Print the first line of the material below and each line after it, exactly as written, ending with the line that contains "import Module from 'manifold-3d';".

[begin Dataset content]

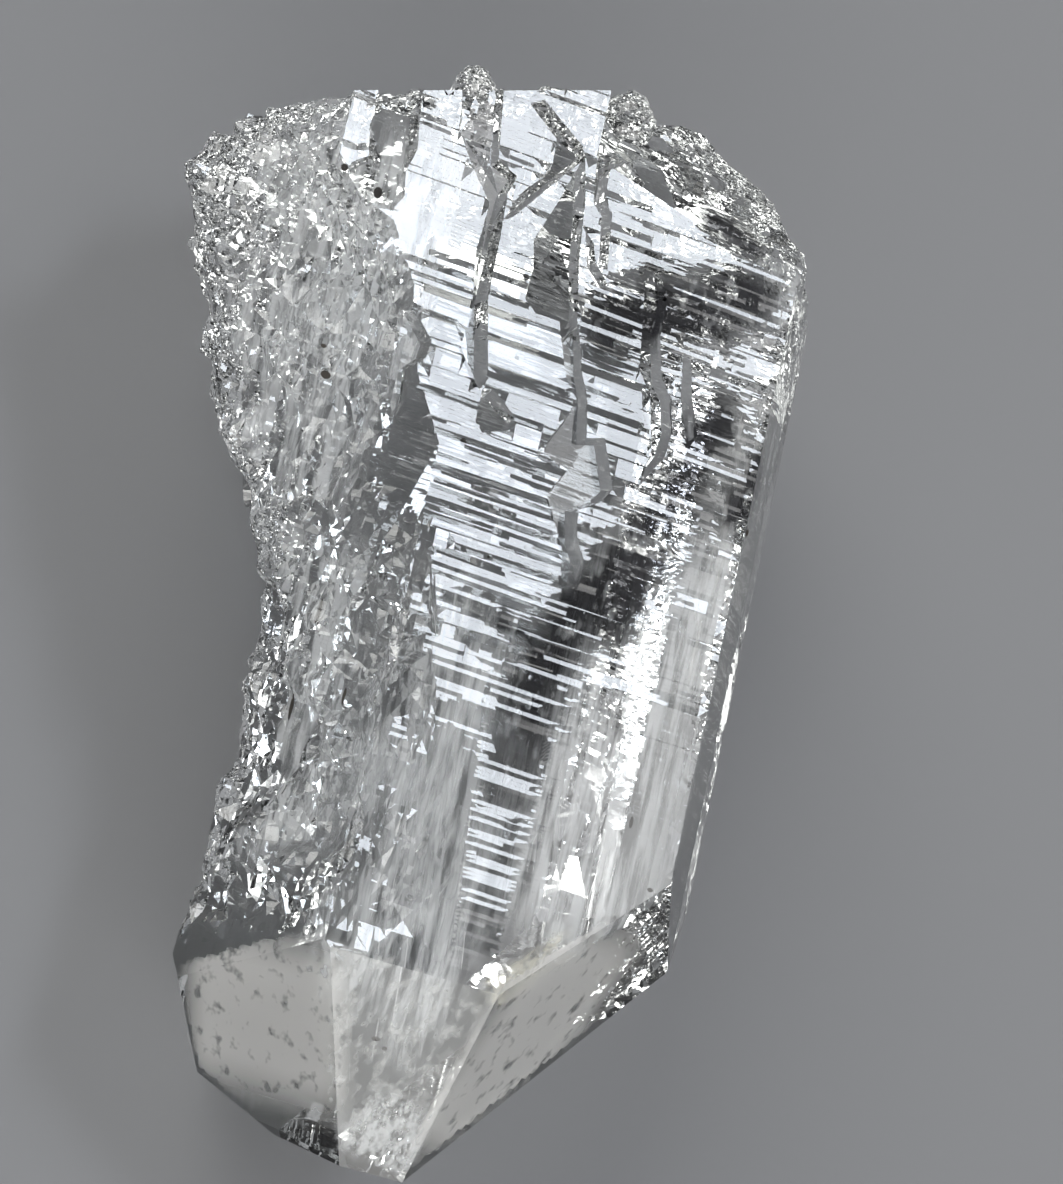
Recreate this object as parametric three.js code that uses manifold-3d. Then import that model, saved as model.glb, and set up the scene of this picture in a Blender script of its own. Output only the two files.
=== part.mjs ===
import * as THREE from 'three';
import { ImprovedNoise } from 'three/addons/math/ImprovedNoise.js';
import { mergeVertices } from 'three/addons/utils/BufferGeometryUtils.js';
import Module from 'manifold-3d';

// An etched quartz crystal that lies on its rear prism face, with its point towards -Y.
// Millimetres. Z is the height over the surface that it lies on, X runs across it, Y along it.
// While it is built, X = 0 is 2.5 mm left of the edge between the front and left prism faces.

// Driving dimensions of the six-sided prism.
const THICKNESS = 24;
const FRONT_LEFT_X = 2.5;
const FRONT_RIGHT_X = 24;
const LEFT_SIDE = 12;
const RIGHT_SIDE = 11;
const PRISM_ANGLE = THREE.MathUtils.degToRad(60);

// Driving dimensions of the point.
const SHOULDER_Y = -24.3;
const RIDGE_Y = -35.8;
const RHOMB_ANGLE = THREE.MathUtils.degToRad(38.2);

// Driving dimensions of the etching.
const ROUGH_EDGE = 1.7;
const HIDDEN_EDGE = 3.2;
const SPLITTING_ROUNDS = 9;
const ROUGH_DEPTH = 1.35;
const FACET_CELL = 3.2;
const CHANNEL_DEPTH = 1.1;
const CHANNEL_WALL = 0.28;
const CLEAR = 3;


const wasm = await Module();
wasm.setup();

const v = (x, y, z) => new THREE.Vector3(x, y, z);
const { clamp, lerp, smoothstep } = THREE.MathUtils;

// --- Solids -------------------------------------------------------------------------------------

function solidOf(geometry) {
  const bare = geometry.clone();
  bare.deleteAttribute('normal');
  bare.deleteAttribute('uv');
  const merged = mergeVertices(bare, 1e-4);
  return new wasm.Manifold(new wasm.Mesh({
    numProp: 3,
    vertProperties: new Float32Array(merged.attributes.position.array),
    triVerts: new Uint32Array(merged.index.array),
  }));
}

function geometryOf(solid) {
  const mesh = solid.getMesh();
  const geometry = new THREE.BufferGeometry();
  geometry.setAttribute('position', new THREE.BufferAttribute(mesh.vertProperties, 3));
  geometry.setIndex(new THREE.BufferAttribute(mesh.triVerts, 1));
  return geometry;
}

// A flat face through a point, with its outward direction.
const face = (outward, at) => ({ outward: outward.clone().normalize(), at });

// A flat face through three points, turned away from the middle of the prism.
const MIDDLE = v(13, 0, 12);
function faceThrough(a, b, c) {
  const outward = b.clone().sub(a).cross(c.clone().sub(a));
  if (outward.dot(MIDDLE.clone().sub(a)) > 0) outward.negate();
  return face(outward, a);
}

// The convex crystal that a list of flat faces bounds.
function crystalOf(faces) {
  let solid = solidOf(new THREE.BoxGeometry(200, 200, 200));
  for (const { outward, at } of faces) {
    solid = solid.trimByPlane([-outward.x, -outward.y, -outward.z], -outward.dot(at));
  }
  return solid;
}

// --- The prism with its point --------------------------------------------------------------------

const sideways = Math.sin(PRISM_ANGLE);
const upwards = Math.cos(PRISM_ANGLE);
const leftRidge = v(FRONT_LEFT_X - LEFT_SIDE * upwards, 0, THICKNESS - LEFT_SIDE * sideways);
const rightRidge = v(FRONT_RIGHT_X + RIGHT_SIDE * upwards, 0, THICKNESS - RIGHT_SIDE * sideways);

const front = face(v(0, 0, 1), v(0, 0, THICKNESS));
const prismFaces = [
  front,
  face(v(0, 0, -1), v(0, 0, 0)),
  face(v(-sideways, 0, upwards), leftRidge),
  face(v(-sideways, 0, -upwards), leftRidge),
  face(v(sideways, 0, upwards), rightRidge),
  face(v(sideways, 0, -upwards), rightRidge),
];

const ridgeZ = THICKNESS - (SHOULDER_Y - RIDGE_Y) * Math.tan(RHOMB_ANGLE);
const ridgeLeft = v(9.8, RIDGE_Y, ridgeZ);
const ridgeRight = v(14.1, RIDGE_Y, ridgeZ);
const shoulderLeft = v(3, SHOULDER_Y, THICKNESS);
const shoulderMiddle = v(14.3, SHOULDER_Y, THICKNESS);
const shoulderRight = v(23.1, -15.5, THICKNESS);
const pointFaces = [
  face(v(0, -Math.sin(RHOMB_ANGLE), Math.cos(RHOMB_ANGLE)), ridgeLeft),
  faceThrough(shoulderMiddle, shoulderRight, ridgeRight),
  faceThrough(shoulderLeft, ridgeLeft, v(-2, -28.4, 13.6)),
  faceThrough(ridgeRight, v(26.2, -20.6, 17.5), v(14.1, -26.3, 0)),
  faceThrough(v(7.1, -35.3, 13), v(1, -32.2, 11.3), v(1, -26.6, 0)),
  face(v(0, -0.9, -0.44), ridgeLeft),
  face(v(-0.88, -0.45, -0.3), v(-2.2, -28.2, 13.6)),
];

// --- The broken and etched end -------------------------------------------------------------------

const endFaces = [
  face(v(-0.34, 0.93, 0.1), v(-7.2, 28.9, 22)),
  face(v(-0.08, 0.99, 0.1), v(10, 34.9, 22)),
  face(v(0.52, 0.85, 0.1), v(20.4, 33.8, 20)),
  face(v(0.83, 0.55, 0.1), v(29.3, 29.2, 20)),
  face(v(0.1, 0.8, -0.6), v(10, 34.5, 14)),
  face(v(0.12, 0.48, 0.87), v(14.5, 28.2, THICKNESS)),
];

// The shelf carries the front face on to the left of the prism, beside the end.
const shelfFaces = [
  front,
  face(v(-0.9, 0, 0.43), v(-8.2, 0, THICKNESS)),
  face(v(-0.55, -0.8, 0.2), v(-8.2, 21.5, THICKNESS)),
  face(v(-0.5, 0, -0.86), v(-6, 0, 10)),
  face(v(0, 0, -1), v(0, 0, 3.5)),
  face(v(1, 0, 0), v(8.5, 0, 0)),
  ...endFaces.slice(0, 2),
];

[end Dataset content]

* Output *
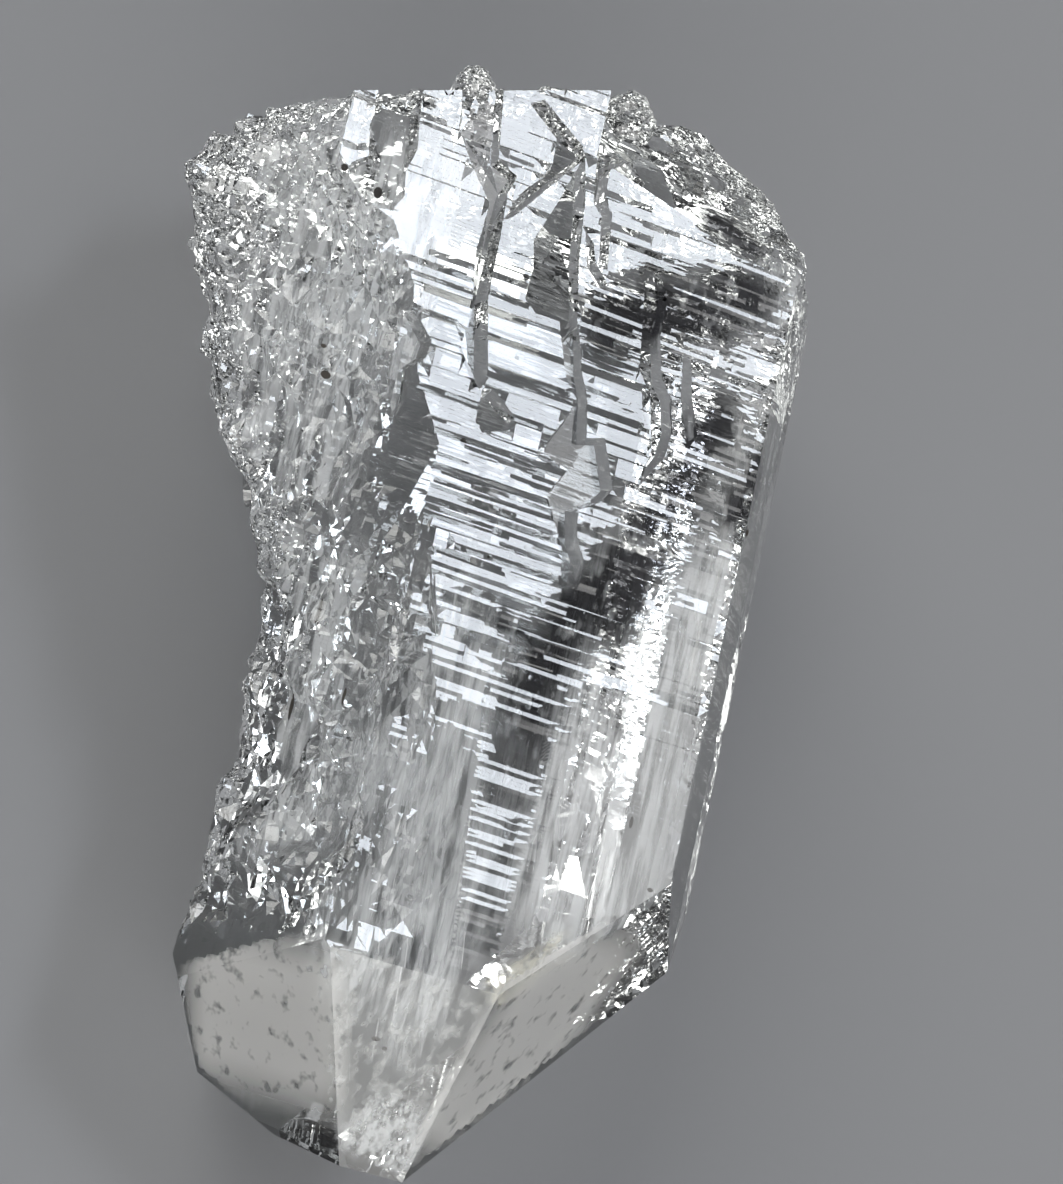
Recreate this object as parametric three.js code that uses manifold-3d. Then import that model, saved as model.glb, and set up the scene of this picture in a Blender script of its own. Output only the two files.
=== part.mjs ===
import * as THREE from 'three';
import { ImprovedNoise } from 'three/addons/math/ImprovedNoise.js';
import { mergeVertices } from 'three/addons/utils/BufferGeometryUtils.js';
import Module from 'manifold-3d';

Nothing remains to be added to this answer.